What lies from the line containing "arm = temple(side, acetate)" through the line containing "cad_parts[obj.name] = obj"? Print exactly those lines, with both ends, and no others.
Begin SOURCE DATA
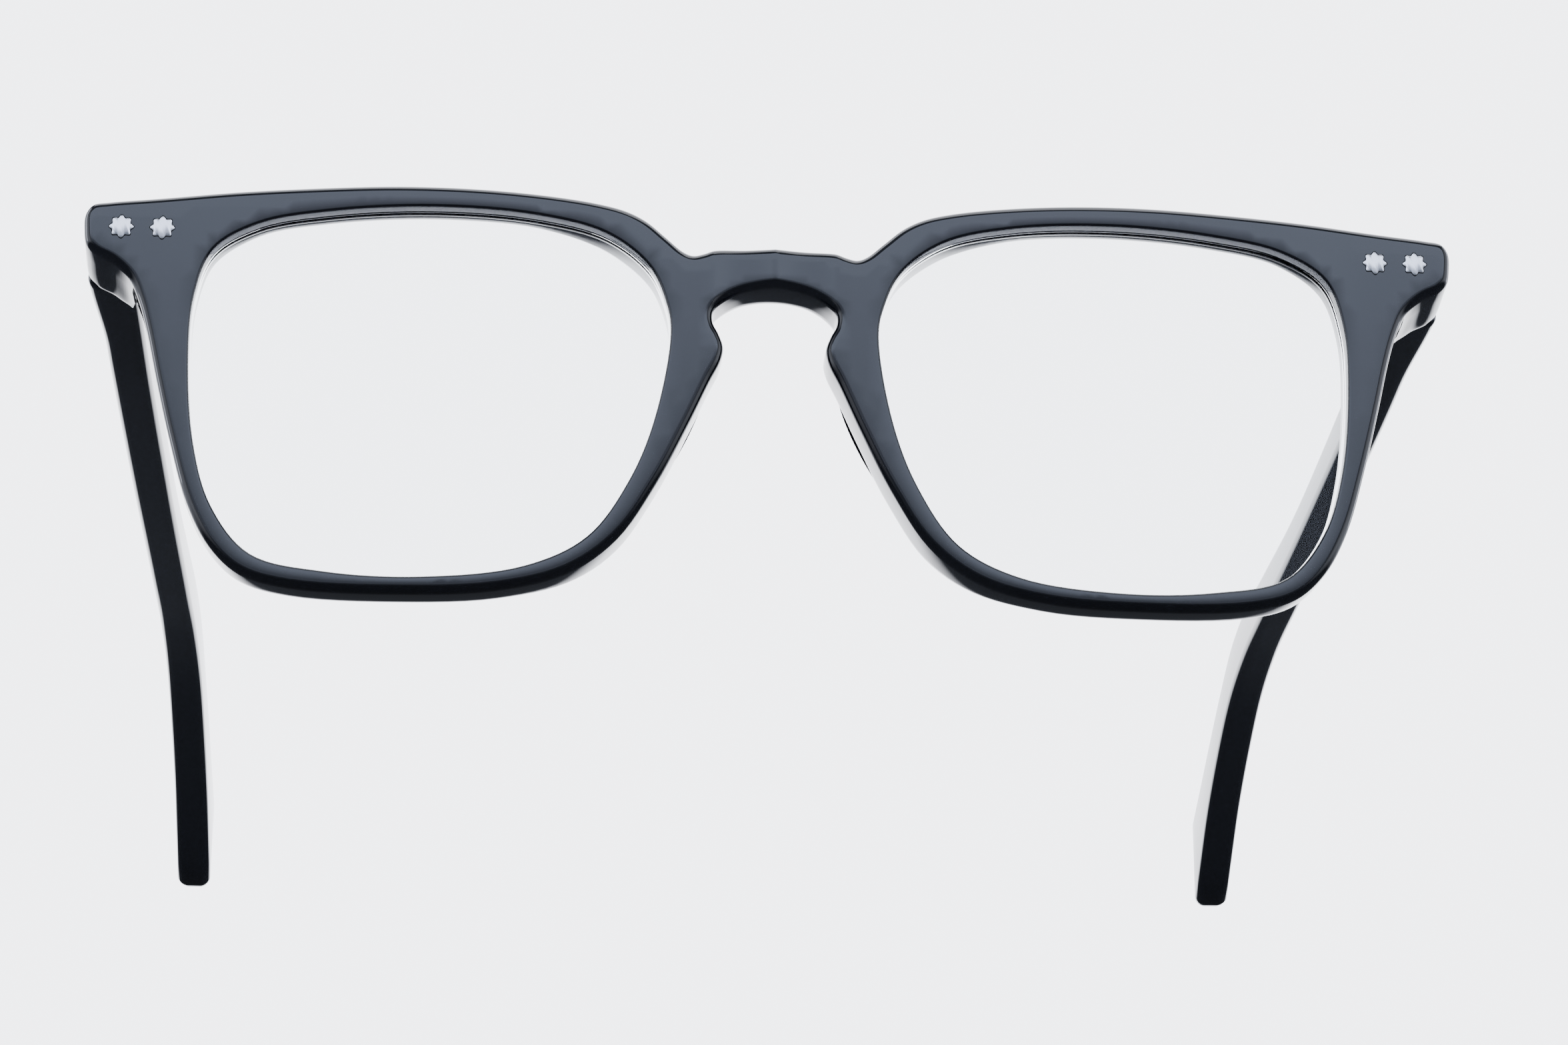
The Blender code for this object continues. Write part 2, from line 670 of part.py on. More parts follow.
def temple_section(top, low, inner, outer, radius, inset):
    """Rounded rectangle across a temple, as (x, height) pairs."""
    x0 = inner + inset
    x1 = outer - inset
    z0 = low + inset
    z1 = top - inset
    r = min(radius, (x1 - x0) * 0.48, (z1 - z0) * 0.48)
    points = []
    corners = ((x1 - r, z1 - r, 0.0), (x0 + r, z1 - r, 0.25), (x0 + r, z0 + r, 0.5), (x1 - r, z0 + r, 0.75))
    for x, z, turn in corners:
        for i in range(5):
            a = math.tau * (turn + 0.25 * i / 4.0)
            points.append((x + r * math.cos(a), z + r * math.sin(a)))
    return points


def temple(side, look):
    bm = bmesh.new()
    stretch = TEMPLE_LENGTH / DRAWN_TEMPLE_LENGTH
    rings = []
    inner = temple_inner_x()
    stations = [0.0, 0.35, 1.5, 4.0, 8.0, 12.0, 18.0, 26.0, 34.0, 42.0, 50.0, 58.0, 66.0, 74.0, 80.0, 86.0]
    stations += [90.0, 94.0, 97.5, 101.0, 104.5, 108.0, 112.0, 116.0, 120.0, 124.0, 128.0, 131.5]
    for back in stations:
        flare = 0.7 * (1.0 - smoothstep(0.0, 14.0, back))
        outer = inner + TEMPLE_THICKNESS + flare
        top = along(TEMPLE_TOP, back)
        low = along(TEMPLE_LOW, back)
        inset = 0.15 if back == 0.0 else 0.0
        section = temple_section(top, low, inner, outer, 1.25, inset)
        fade = max(0.0, 1.0 - back / 8.0)
        layer = []
        for x, z in section:
            start = (MITRE_DEPTH + MITRE_GAP - HINGE_DEPTH - z * math.sin(TEMPLE_TILT)) / math.cos(TEMPLE_TILT)
            layer.append(bm.verts.new(Vector((side * x, back * stretch + start * fade, z)) * MM))
        rings.append(layer)
    top = along(TEMPLE_TOP, DRAWN_TEMPLE_REACH)
    low = along(TEMPLE_LOW, DRAWN_TEMPLE_REACH)
    for step in (0.3, 0.55, 0.75, 0.9, 1.0):
        inset = TIP_RADIUS * (1.0 - math.sqrt(1.0 - step * step * 0.98))
        section = temple_section(top, low, inner, inner + TEMPLE_THICKNESS, 1.25, inset)
        layer = []
        for x, z in section:
            reach = step * (TIP_REACH + TIP_SLANT * (top - z) / (top - low))
            back = DRAWN_TEMPLE_REACH * stretch + reach
            layer.append(bm.verts.new(Vector((side * x, back, z)) * MM))
        rings.append(layer)
    bridge_rings(bm, rings, False)
    bm.faces.new(rings[0][::-1])
    bm.faces.new(rings[-1])
    made = finish(bm, side_name(side, "temple"), look, hinge_matrix(side), 40.0)
    recess = solid(plate_outline(0.15) + [(-1.5, 1.8), (-1.5, -1.8)], inner - 1.0, inner + 0.85, "X")
    holes = [solid(circle(b, 0.0, 0.65), inner - 1.0, inner + 2.6, "X") for b in TEMPLE_RIVETS]
    for tool in [recess] + holes:
        if side < 0:
            flip_x(tool)
        tool.matrix_world = hinge_matrix(side)
        combine(made, tool, "DIFFERENCE")
    return resharpen(made, 40.0)


def nose_pad(side, look):
    """Half-round pad behind the nose edge of a rim."""
    bm = bmesh.new()
    rings = []
    for step in range(6):
        a = math.pi / 2.0 * step / 6.0
        layer = []
        for i in range(28):
            turn = math.tau * i / 28
            x = 1.75 * math.cos(turn) * math.cos(a)
            z = 6.6 * math.sin(turn) * math.cos(a)
            y = BRIDGE_DEPTH + 0.1 + PAD_HEIGHT * math.sin(a)
            lean = 10.2 - 0.47 * z + 0.16 * (y - BRIDGE_DEPTH)
            wide, height = fit(lean + x, z - 9.0)
            layer.append(bm.verts.new(world(side * wide, y, height)))
        rings.append(layer)
    bridge_rings(bm, rings, False)
    bm.faces.new(rings[0][::-1])
    bm.faces.new(rings[-1])
    return finish(bm, side_name(side, "nose_pad"), look)


def keep_placement(made, parent):
    made.parent = parent
    made.matrix_parent_inverse = parent.matrix_world.inverted()


def build():
    clear_scene()
    acetate = material("black_acetate", (0.006, 0.007, 0.010), roughness=0.08)
    clear = material("clear_lens", (0.95, 0.97, 0.98), roughness=0.02, transmission=1.0)
    silver = material("nickel_silver", (0.62, 0.60, 0.56), metallic=1.0, roughness=0.22)
    steel = material("polished_steel", (0.72, 0.72, 0.74), metallic=1.0, roughness=0.12)
    front = front_frame(acetate)
    for side in (1, -1):
        fixed = [lens(side, clear), nose_pad(side, acetate), front_leaf(side, silver)]
        fixed += [front_rivet(side, RIVET_X[0], "front_rivet_inner", steel)]
        fixed += [front_rivet(side, RIVET_X[1], "front_rivet_outer", steel)]
        fixed += [hinge_screw(side, steel)]
        arm = temple(side, acetate)
        moving = [temple_leaf(side, silver)]
        moving += [temple_rivet(side, TEMPLE_RIVETS[0], "temple_rivet_fore", steel)]
        moving += [temple_rivet(side, TEMPLE_RIVETS[1], "temple_rivet_aft", steel)]
        bpy.context.view_layer.update()
        for piece in fixed:
            keep_placement(piece, front)
        for piece in moving:
            keep_placement(piece, arm)
        keep_placement(arm, front)


build()
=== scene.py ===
"""Black acetate eyeglasses on a pale studio floor, laid out as an add-on with one operator per piece."""
import math

import bmesh
import bpy
from bpy.props import FloatProperty, FloatVectorProperty, IntProperty, PointerProperty
from bpy.types import Operator, Panel, PropertyGroup
from mathutils import Matrix, Vector
from mathutils.geometry import delaunay_2d_cdt

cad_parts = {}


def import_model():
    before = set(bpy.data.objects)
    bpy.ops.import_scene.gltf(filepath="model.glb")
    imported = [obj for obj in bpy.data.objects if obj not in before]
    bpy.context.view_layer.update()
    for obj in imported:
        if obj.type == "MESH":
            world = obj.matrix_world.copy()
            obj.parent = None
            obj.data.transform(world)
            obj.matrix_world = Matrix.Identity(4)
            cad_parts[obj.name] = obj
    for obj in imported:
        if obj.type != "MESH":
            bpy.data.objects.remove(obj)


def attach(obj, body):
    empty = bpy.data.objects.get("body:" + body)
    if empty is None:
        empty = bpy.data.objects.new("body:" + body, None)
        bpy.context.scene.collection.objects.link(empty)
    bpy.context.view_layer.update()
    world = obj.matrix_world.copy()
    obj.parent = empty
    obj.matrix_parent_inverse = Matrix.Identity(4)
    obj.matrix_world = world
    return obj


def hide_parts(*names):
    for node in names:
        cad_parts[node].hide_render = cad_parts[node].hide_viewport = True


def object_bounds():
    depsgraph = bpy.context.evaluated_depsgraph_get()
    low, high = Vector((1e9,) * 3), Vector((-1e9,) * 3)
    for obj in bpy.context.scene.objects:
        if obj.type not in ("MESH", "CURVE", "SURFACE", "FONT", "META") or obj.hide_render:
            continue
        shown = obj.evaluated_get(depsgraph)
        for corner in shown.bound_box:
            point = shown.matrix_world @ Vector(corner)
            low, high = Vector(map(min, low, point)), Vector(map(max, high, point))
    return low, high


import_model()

bl_info = {
    "name": "Keyhole eyeglasses",
    "version": (1, 0, 0),
    "blender": (4, 5, 0),
    "location": "View3D > Sidebar > Eyeglasses",
    "description": "Builds a pair of black acetate eyeglasses with folding temples",
    "category": "Object",
}

CAD_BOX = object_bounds()
MM = 0.001
FRONT = "front"
ARM = {1: "left_temple_arm", -1: "right_temple_arm"}

# Sizes of the front, in millimetres
RIM_DEPTH = 4.1
BRIDGE_DEPTH = 6.4
FACE_SETBACK = 2.3
FLOOR_HEIGHT = 27.35
LENS_CLEARANCE = 0.12
TEMPLE_THICKNESS = 4.2
TEMPLE_REACH = 131.5
TEMPLE_TILT = math.radians(4.71)
MITRE_GAP = 0.15
KNUCKLE_RADIUS = 1.3
LEAF_THICKNESS = 1.0
SCREW_RADIUS = 0.45
RIVET_SHANK_RADIUS = 0.55
PAD_HEIGHT = 4.1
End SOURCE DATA
**EXERCISE OUTPUT**
        arm = temple(side, acetate)
        moving = [temple_leaf(side, silver)]
        moving += [temple_rivet(side, TEMPLE_RIVETS[0], "temple_rivet_fore", steel)]
        moving += [temple_rivet(side, TEMPLE_RIVETS[1], "temple_rivet_aft", steel)]
        bpy.context.view_layer.update()
        for piece in fixed:
            keep_placement(piece, front)
        for piece in moving:
            keep_placement(piece, arm)
        keep_placement(arm, front)


build()
=== scene.py ===
"""Black acetate eyeglasses on a pale studio floor, laid out as an add-on with one operator per piece."""
import math

import bmesh
import bpy
from bpy.props import FloatProperty, FloatVectorProperty, IntProperty, PointerProperty
from bpy.types import Operator, Panel, PropertyGroup
from mathutils import Matrix, Vector
from mathutils.geometry import delaunay_2d_cdt

cad_parts = {}


def import_model():
    before = set(bpy.data.objects)
    bpy.ops.import_scene.gltf(filepath="model.glb")
    imported = [obj for obj in bpy.data.objects if obj not in before]
    bpy.context.view_layer.update()
    for obj in imported:
        if obj.type == "MESH":
            world = obj.matrix_world.copy()
            obj.parent = None
            obj.data.transform(world)
            obj.matrix_world = Matrix.Identity(4)
            cad_parts[obj.name] = obj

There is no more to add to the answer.